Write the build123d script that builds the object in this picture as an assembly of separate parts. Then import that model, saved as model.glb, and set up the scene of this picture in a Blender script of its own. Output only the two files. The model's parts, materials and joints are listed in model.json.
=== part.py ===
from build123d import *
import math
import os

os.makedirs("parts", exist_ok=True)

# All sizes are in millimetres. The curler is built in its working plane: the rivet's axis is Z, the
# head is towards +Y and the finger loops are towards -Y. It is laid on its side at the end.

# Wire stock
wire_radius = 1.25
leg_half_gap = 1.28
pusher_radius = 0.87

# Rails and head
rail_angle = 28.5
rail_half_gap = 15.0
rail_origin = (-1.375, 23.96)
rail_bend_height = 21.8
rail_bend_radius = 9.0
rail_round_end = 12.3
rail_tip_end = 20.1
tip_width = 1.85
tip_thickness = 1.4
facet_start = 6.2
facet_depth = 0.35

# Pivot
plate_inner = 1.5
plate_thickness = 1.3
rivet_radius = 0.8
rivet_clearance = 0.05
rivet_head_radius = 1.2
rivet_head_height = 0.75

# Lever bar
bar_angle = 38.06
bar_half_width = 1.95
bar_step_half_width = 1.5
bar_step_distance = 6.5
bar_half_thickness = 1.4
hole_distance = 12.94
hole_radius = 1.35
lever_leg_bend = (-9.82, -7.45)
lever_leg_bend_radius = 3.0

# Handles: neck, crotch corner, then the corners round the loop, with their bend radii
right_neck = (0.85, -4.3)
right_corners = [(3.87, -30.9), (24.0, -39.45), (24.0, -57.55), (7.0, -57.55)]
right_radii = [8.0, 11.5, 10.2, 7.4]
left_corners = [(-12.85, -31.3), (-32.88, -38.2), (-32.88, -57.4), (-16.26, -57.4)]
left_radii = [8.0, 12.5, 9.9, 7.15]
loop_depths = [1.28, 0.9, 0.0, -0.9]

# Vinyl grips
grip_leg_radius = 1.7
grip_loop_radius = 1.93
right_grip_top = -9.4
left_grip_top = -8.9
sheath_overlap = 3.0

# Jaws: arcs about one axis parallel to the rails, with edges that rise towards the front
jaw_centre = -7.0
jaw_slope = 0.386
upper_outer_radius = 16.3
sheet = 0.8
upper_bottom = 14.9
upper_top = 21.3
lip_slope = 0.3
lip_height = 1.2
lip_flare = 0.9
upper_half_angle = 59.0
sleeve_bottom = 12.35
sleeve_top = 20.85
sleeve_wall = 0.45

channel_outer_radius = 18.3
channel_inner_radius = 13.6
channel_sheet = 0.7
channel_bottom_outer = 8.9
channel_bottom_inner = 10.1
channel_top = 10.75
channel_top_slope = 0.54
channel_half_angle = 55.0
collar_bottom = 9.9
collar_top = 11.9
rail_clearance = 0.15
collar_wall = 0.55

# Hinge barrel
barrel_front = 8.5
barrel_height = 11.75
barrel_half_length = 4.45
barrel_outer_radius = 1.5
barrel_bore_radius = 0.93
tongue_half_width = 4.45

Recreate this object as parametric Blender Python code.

-*-

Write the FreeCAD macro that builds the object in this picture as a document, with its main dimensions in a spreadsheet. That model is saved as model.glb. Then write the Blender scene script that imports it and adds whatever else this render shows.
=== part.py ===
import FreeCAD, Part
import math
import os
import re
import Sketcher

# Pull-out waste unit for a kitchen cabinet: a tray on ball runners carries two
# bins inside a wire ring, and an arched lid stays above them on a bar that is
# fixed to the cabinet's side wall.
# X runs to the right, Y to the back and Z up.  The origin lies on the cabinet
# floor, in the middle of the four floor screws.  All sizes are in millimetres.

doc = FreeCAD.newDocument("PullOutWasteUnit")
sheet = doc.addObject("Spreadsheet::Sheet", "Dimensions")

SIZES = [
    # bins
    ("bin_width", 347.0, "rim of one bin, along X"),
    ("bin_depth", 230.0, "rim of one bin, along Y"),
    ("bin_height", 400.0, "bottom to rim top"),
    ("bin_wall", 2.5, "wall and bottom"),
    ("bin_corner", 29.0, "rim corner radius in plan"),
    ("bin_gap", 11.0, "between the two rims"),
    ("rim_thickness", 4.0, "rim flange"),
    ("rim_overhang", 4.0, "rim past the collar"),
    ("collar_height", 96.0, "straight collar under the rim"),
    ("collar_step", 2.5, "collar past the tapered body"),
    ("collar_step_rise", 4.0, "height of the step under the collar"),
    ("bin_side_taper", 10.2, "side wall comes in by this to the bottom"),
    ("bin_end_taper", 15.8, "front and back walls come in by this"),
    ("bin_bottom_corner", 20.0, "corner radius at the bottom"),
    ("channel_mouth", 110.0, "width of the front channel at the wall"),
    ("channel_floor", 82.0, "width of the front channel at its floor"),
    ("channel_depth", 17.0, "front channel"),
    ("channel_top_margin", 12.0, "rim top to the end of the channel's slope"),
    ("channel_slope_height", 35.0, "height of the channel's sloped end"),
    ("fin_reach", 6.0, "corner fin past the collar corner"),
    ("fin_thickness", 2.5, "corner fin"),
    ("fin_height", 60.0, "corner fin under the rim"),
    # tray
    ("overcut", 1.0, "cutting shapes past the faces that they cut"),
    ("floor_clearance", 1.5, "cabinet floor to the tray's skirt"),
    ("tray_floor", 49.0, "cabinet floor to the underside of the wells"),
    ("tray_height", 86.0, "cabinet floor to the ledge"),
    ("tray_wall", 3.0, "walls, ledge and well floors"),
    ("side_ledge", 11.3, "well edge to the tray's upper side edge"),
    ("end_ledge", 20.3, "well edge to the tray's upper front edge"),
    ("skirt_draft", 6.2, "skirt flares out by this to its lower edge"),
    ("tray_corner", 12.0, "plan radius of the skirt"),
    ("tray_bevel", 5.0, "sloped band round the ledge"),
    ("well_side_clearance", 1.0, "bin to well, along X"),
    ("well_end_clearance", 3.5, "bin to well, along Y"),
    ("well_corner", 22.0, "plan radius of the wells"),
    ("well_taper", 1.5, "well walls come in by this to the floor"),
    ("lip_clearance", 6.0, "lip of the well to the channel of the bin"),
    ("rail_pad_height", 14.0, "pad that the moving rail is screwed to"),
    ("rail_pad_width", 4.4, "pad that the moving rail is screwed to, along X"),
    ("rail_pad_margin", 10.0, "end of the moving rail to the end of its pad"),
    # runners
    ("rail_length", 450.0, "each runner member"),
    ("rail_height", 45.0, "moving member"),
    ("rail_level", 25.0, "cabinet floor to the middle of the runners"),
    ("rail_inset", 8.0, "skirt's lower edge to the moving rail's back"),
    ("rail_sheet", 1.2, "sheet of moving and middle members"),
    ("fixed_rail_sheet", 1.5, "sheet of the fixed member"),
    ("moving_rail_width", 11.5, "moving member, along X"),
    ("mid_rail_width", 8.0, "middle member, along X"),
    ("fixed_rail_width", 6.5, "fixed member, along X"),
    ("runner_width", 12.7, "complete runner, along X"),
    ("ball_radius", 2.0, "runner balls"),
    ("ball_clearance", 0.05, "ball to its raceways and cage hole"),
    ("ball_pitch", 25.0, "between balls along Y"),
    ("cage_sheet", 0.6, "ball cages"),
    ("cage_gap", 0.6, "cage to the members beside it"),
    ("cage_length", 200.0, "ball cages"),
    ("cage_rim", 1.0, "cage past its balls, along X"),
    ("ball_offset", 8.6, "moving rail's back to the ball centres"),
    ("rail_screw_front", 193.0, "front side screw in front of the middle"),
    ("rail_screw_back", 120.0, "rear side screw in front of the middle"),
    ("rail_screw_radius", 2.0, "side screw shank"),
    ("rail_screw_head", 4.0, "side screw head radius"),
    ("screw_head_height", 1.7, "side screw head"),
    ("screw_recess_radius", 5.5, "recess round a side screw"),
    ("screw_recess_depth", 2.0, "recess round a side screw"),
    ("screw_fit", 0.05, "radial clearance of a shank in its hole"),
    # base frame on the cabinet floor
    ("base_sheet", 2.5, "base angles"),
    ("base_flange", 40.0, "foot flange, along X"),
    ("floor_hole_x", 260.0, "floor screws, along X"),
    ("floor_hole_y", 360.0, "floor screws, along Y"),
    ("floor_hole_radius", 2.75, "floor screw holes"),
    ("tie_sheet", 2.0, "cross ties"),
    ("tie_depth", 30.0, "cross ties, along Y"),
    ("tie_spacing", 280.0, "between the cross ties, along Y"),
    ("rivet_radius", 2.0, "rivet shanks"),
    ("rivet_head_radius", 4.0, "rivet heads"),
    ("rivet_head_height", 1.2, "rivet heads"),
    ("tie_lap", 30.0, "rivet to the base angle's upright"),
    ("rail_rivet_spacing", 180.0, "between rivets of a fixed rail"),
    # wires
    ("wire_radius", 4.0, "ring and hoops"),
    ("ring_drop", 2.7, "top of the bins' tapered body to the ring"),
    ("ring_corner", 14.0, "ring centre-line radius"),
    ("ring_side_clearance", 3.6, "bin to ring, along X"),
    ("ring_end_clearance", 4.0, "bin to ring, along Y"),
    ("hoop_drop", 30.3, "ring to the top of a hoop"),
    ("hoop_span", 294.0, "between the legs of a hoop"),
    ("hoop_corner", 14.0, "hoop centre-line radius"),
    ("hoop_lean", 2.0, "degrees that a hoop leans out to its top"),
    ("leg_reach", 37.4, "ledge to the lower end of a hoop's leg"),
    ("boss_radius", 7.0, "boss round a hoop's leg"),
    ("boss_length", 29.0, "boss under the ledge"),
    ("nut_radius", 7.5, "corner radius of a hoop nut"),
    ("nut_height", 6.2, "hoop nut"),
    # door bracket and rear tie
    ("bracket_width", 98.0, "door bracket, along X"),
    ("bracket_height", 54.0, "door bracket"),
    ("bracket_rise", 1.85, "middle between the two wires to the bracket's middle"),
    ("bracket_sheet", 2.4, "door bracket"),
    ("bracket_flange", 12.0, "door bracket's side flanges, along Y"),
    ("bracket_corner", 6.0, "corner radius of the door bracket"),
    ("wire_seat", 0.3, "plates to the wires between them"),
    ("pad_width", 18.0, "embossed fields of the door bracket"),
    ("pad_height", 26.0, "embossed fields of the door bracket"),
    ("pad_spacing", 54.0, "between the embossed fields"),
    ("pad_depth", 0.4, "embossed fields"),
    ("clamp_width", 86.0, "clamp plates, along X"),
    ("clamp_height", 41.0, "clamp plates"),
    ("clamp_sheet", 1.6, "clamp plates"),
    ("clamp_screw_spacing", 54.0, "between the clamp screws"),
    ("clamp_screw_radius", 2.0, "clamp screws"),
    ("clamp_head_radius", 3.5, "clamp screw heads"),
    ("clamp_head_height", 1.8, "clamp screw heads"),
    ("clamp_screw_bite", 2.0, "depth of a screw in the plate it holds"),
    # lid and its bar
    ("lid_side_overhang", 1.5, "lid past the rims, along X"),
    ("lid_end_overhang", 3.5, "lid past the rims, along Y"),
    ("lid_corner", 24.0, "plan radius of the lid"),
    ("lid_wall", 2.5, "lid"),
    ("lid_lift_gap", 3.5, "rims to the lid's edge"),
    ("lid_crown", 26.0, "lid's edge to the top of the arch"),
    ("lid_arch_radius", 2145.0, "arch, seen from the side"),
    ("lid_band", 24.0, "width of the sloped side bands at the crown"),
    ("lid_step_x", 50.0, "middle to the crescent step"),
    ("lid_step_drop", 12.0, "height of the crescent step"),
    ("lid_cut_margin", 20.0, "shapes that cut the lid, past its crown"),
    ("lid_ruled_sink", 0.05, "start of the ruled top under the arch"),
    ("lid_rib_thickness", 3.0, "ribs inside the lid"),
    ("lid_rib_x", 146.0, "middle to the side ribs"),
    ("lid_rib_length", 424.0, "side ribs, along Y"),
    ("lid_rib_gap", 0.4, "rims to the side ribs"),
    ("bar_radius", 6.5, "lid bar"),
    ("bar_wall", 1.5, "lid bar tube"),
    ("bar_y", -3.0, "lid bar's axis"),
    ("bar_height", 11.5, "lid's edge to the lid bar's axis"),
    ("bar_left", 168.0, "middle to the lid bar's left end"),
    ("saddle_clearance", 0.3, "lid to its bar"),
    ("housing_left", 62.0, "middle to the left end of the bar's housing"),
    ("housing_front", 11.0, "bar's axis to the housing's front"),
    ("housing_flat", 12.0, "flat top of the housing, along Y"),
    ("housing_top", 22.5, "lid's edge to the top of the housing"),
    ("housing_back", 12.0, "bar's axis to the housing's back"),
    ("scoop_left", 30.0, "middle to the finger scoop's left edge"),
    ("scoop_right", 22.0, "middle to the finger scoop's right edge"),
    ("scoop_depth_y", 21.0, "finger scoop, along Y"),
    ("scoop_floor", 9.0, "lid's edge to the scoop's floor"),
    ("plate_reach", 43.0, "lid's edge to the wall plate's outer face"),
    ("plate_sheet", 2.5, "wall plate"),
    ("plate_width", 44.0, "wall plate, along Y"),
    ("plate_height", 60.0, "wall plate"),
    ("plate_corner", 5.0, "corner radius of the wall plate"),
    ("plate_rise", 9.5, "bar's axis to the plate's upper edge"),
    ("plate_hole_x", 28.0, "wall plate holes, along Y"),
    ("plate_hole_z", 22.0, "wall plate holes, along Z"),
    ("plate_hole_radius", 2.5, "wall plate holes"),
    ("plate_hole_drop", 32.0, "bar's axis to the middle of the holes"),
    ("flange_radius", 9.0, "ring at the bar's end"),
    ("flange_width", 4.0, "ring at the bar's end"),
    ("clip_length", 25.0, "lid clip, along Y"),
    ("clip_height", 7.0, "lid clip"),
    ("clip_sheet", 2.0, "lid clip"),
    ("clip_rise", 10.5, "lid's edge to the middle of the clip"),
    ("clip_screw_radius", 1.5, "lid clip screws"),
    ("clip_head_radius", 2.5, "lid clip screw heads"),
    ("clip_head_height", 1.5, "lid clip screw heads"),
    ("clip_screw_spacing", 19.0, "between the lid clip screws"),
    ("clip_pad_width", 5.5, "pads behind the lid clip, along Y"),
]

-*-

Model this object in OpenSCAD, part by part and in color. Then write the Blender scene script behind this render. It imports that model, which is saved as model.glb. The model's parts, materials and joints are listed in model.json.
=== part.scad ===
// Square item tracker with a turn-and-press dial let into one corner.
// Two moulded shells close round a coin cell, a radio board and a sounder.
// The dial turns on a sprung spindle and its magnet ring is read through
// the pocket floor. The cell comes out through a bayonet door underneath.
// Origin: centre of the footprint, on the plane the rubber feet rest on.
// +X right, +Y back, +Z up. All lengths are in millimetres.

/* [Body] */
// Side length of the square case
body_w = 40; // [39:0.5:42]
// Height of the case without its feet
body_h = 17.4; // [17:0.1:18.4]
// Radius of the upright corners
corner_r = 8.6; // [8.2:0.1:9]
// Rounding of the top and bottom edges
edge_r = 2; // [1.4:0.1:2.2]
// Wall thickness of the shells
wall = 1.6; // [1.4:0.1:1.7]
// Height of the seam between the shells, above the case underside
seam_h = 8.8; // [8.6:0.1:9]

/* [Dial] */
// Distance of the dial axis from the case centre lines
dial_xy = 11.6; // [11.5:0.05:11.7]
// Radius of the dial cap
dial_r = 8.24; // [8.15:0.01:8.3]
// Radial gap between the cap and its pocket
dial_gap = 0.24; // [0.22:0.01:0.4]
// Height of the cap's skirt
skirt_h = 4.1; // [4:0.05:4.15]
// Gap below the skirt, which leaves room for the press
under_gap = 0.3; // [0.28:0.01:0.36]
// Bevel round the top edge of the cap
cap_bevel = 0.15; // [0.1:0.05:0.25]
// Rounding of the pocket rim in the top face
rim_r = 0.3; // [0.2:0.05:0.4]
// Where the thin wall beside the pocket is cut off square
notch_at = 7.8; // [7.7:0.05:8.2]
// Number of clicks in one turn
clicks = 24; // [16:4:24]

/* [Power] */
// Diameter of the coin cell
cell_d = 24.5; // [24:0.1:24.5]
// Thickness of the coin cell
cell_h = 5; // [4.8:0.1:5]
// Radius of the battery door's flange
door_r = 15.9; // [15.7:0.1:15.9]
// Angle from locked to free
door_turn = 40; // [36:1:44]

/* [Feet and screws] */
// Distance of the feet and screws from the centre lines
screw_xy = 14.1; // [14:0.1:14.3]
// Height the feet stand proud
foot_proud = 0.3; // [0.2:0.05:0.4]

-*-

[What the task requires] Exactly as written, return the lines from the line containing "Write the build123d" through the line containing "pusher_radius = 0.87", both included.

[The solution]
Write the build123d script that builds the object in this picture as an assembly of separate parts. Then import that model, saved as model.glb, and set up the scene of this picture in a Blender script of its own. Output only the two files. The model's parts, materials and joints are listed in model.json.
=== part.py ===
from build123d import *
import math
import os

os.makedirs("parts", exist_ok=True)

# All sizes are in millimetres. The curler is built in its working plane: the rivet's axis is Z, the
# head is towards +Y and the finger loops are towards -Y. It is laid on its side at the end.

# Wire stock
wire_radius = 1.25
leg_half_gap = 1.28
pusher_radius = 0.87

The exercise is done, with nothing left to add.